Ventimiglia, minorenni costrette a prostituirsi per emigrare
Dietro l’odissea dei flussi migratori si nasconde, in troppi casi, anche il dramma dello sfruttamento sessuale. Sotto i nostri occhi, all’interno dei confini italiani. È la denuncia dell’associazione Save the Children, contenuta nel rapporto «Piccoli schiavi invisibili» pubblicato ieri.
I volontari parlano di survival sex, la mercificazione del proprio corpo per far fronte a un bisogno estremo di sopravvivenza. Ad essere costrette a ricorrere a questa tragica arma sono soprattutto giovani donne provenienti dai Paesi del Corno d’africa o dell’africa sub-sahariana: in molti casi minorenni.

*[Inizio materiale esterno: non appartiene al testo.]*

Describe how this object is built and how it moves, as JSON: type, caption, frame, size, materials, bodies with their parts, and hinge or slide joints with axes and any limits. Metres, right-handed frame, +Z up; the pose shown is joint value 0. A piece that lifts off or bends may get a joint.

Indotte da passeurs disposti a tutto a prostituirsi in cambio dell’ultimo viaggio che le porti fuori dal nostro Paese, verso il Nord Europa, o semplicemente di cibo o di un posto dove dormire. «Private della possibilità di percorrere vie sicure e legali — denuncia l’ong — queste ragazze sole sono esposte a gravissimi rischi di abuso e sfruttamento».
Una tratta che avviene lontano dagli occhi dello Stato, ma in pieno territorio italiano. Come al confine ligure con la Francia. «Ventimiglia è stata ed è tutt’ora non solo tappa per la continuazione del viaggio e dello sfruttamento, ma anche città di reclutamento di donne magari fino ad allora non sfruttate», denuncia un’altra associazione dedita all’accoglienza, Intersos, che punta il dito contro lo Stato: «il fenomeno è radicato ed è ampiamente noto alle autorità competenti».

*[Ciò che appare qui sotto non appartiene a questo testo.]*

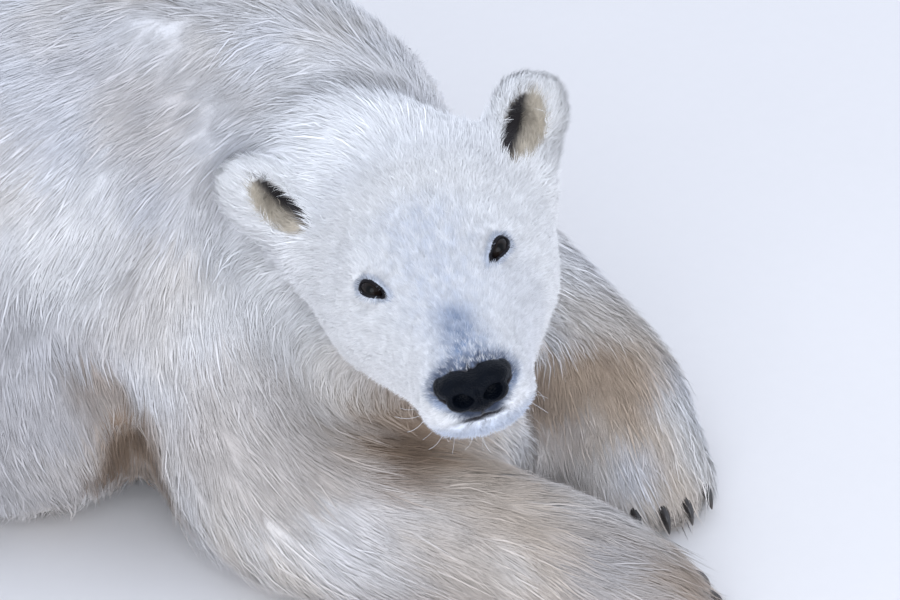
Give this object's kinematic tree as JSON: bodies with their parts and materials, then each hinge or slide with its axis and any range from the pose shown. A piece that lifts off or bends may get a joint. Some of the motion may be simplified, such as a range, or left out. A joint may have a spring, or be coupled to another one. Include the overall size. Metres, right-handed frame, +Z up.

Sfuggito dai radar dell’attenzione pubblica, il tema della prostituzione minorile resta quanto mai attuale anche lontano dalle zone di confine. Ad esserne vittima — riporta sempre nel dossier Save the Children — sono soprattutto ragazze rumene e nigeriane, spesso indotte dai propri sfruttatori a dichiararsi maggiorenni al momento dello sbarco in Italia, sfuggendo così al sistema di protezione previsto per i minori. Un modo per ripagare i debiti contratti per giungere nel nostro Paese, che per le giovani nigeriane ammontano a cifre tra 20 e 50 mila euro.

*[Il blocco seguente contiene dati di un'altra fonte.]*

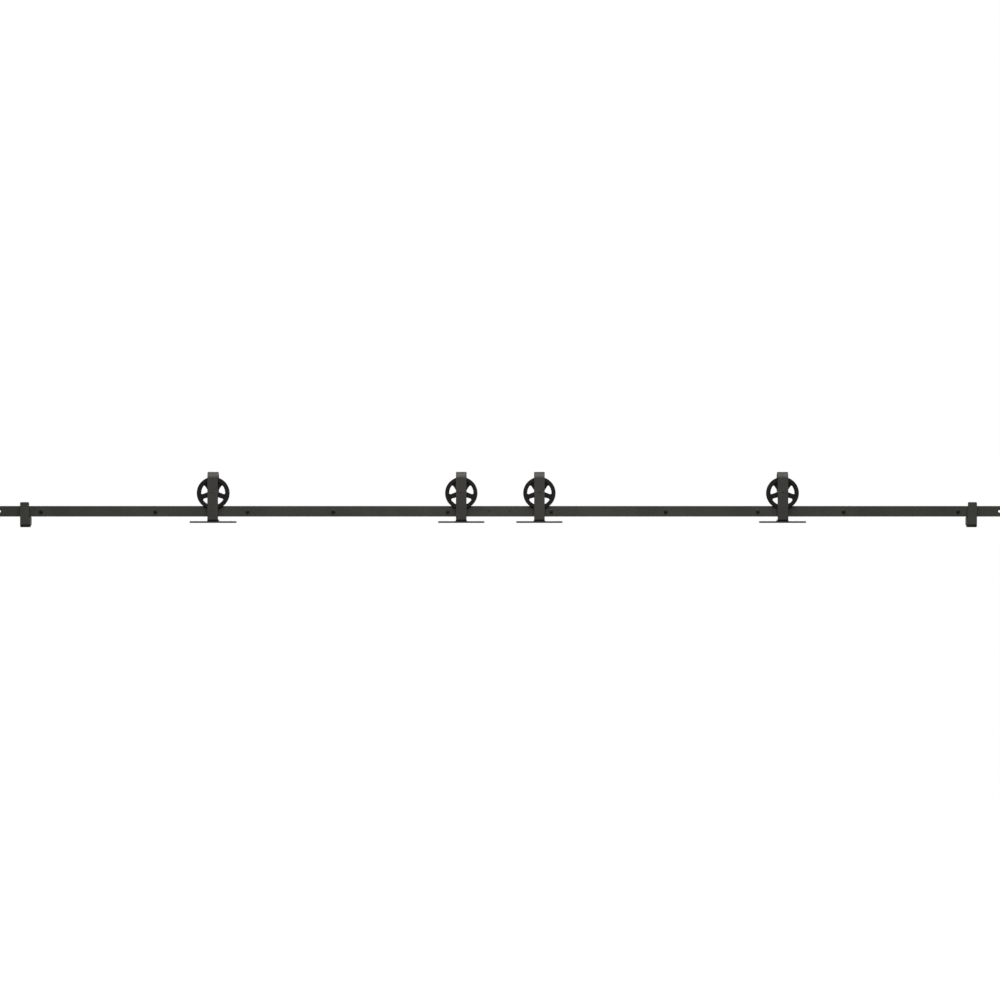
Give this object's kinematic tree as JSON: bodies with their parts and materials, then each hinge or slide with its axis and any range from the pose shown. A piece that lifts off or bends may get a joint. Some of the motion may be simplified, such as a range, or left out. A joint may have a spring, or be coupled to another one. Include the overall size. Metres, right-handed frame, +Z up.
{
  "type": "sliding barn door hardware",
  "caption": "Flat-track sliding door hardware for a pair of doors: wall-spaced rail, top-mount bent-strap hangers with spoked wheels, and rubber-lined end stops.",
  "frame": {"origin": "on the wall plane at the middle of the track, where the two rails meet, at the height of the wall holes", "axes": "+X along the track to the right as seen from the room, +Y into the wall, +Z up"},
  "size_m": [3.6578, 0.1155, 0.1987],
  "materials": {
    "track_powder_coat": "satin",
    "strap_powder_coat": "satin",
    "stop_powder_coat": "satin",
    "cast_wheel": "matte",
    "black_fasteners": "black oxide",
    "bearing_steel": "ground",
    "bright_steel": "zinc plated",
    "buffer_rubber": "matte",
    "pad_nylon": "matte"
  },
  "bodies": {
    "track": {"left_rail": "track_powder_coat", "right_rail": "track_powder_coat", "join_plate": "track_powder_coat", "join_screws": "track_powder_coat", "wall_spacers": "track_powder_coat", "lag_bolts": "black_fasteners", "lag_washers": "track_powder_coat", "left_stop_strap": "stop_powder_coat", "left_stop_buffer": "buffer_rubber", "left_stop_buffer_screw": "black_fasteners", "left_stop_pads": "pad_nylon", "left_stop_set_screws": "black_fasteners", "right_stop_strap": "stop_powder_coat", "right_stop_buffer": "buffer_rubber", "right_stop_buffer_screw": "black_fasteners", "right_stop_pads": "pad_nylon", "right_stop_set_screws": "black_fasteners"},
    "hanger_1": {"strap_1": "strap_powder_coat", "door_plate_1": "strap_powder_coat", "axle_bolt_1": "strap_powder_coat", "axle_nut_1": "black_fasteners", "axle_bushes_1": "bright_steel", "bearing_inner_1": "bearing_steel"},
    "wheel_1": {"wheel_1": "cast_wheel", "bearing_outer_1": "bearing_steel", "bearing_balls_1": "bearing_steel", "bearing_circlip_1": "black_fasteners"},
    "hanger_2": {"strap_2": "strap_powder_coat", "door_plate_2": "strap_powder_coat", "axle_bolt_2": "strap_powder_coat", "axle_nut_2": "black_fasteners", "axle_bushes_2": "bright_steel", "bearing_inner_2": "bearing_steel"},
    "wheel_2": {"wheel_2": "cast_wheel", "bearing_outer_2": "bearing_steel", "bearing_balls_2": "bearing_steel", "bearing_circlip_2": "black_fasteners"},
    "hanger_3": {"strap_3": "strap_powder_coat", "door_plate_3": "strap_powder_coat", "axle_bolt_3": "strap_powder_coat", "axle_nut_3": "black_fasteners", "axle_bushes_3": "bright_steel", "bearing_inner_3": "bearing_steel"},
    "wheel_3": {"wheel_3": "cast_wheel", "bearing_outer_3": "bearing_steel", "bearing_balls_3": "bearing_steel", "bearing_circlip_3": "black_fasteners"},
    "hanger_4": {"strap_4": "strap_powder_coat", "door_plate_4": "strap_powder_coat", "axle_bolt_4": "strap_powder_coat", "axle_nut_4": "black_fasteners", "axle_bushes_4": "bright_steel", "bearing_inner_4": "bearing_steel"},
    "wheel_4": {"wheel_4": "cast_wheel", "bearing_outer_4": "bearing_steel", "bearing_balls_4": "bearing_steel", "bearing_circlip_4": "black_fasteners"}
  },
  "joints": [
    {"name": "hanger_slide_1", "type": "slide", "parent": "track", "child": "hanger_1", "axis": [1, 0, 0], "range_m": [-0.571, 0.05]},
    {"name": "wheel_turn_1", "type": "hinge", "parent": "hanger_1", "child": "wheel_1", "pos_m": [-1.027, -0.041, 0.0652], "axis": [0, 1, 0], "continuous": true},
    {"name": "hanger_slide_2", "type": "slide", "parent": "track", "child": "hanger_2", "axis": [1, 0, 0], "range_m": [-0.571, 0.05]},
    {"name": "wheel_turn_2", "type": "hinge", "parent": "hanger_2", "child": "wheel_2", "pos_m": [-0.137, -0.041, 0.0652], "axis": [0, 1, 0], "continuous": true},
    {"name": "hanger_slide_3", "type": "slide", "parent": "track", "child": "hanger_3", "axis": [1, 0, 0], "range_m": [-0.05, 0.576]},
    {"name": "wheel_turn_3", "type": "hinge", "parent": "hanger_3", "child": "wheel_3", "pos_m": [0.143, -0.041, 0.0652], "axis": [0, 1, 0], "continuous": true},
    {"name": "hanger_slide_4", "type": "slide", "parent": "track", "child": "hanger_4", "axis": [1, 0, 0], "range_m": [-0.05, 0.576]},
    {"name": "wheel_turn_4", "type": "hinge", "parent": "hanger_4", "child": "wheel_4", "pos_m": [1.015, -0.041, 0.0652], "axis": [0, 1, 0], "continuous": true}
  ],
  "couplings": [
    {"joint": "wheel_turn_1", "follows": "hanger_slide_1", "rad_per_m": 21.739},
    {"joint": "wheel_turn_2", "follows": "hanger_slide_2", "rad_per_m": 21.739},
    {"joint": "wheel_turn_3", "follows": "hanger_slide_3", "rad_per_m": 21.739},
    {"joint": "wheel_turn_4", "follows": "hanger_slide_4", "rad_per_m": 21.739}
  ]
}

Un ricatto implicito che riguarda anche i minori stranieri ridotti in stato di semi-schiavitù: costretti a lavorare in condizioni massacranti per 2 o 3 euro l’ora per ripagare i debiti. Una piaga quasi del tutto sommersa, considerato che i casi accertati di lavoro minorile in Italia nel 2017 sono stati «appena» 220.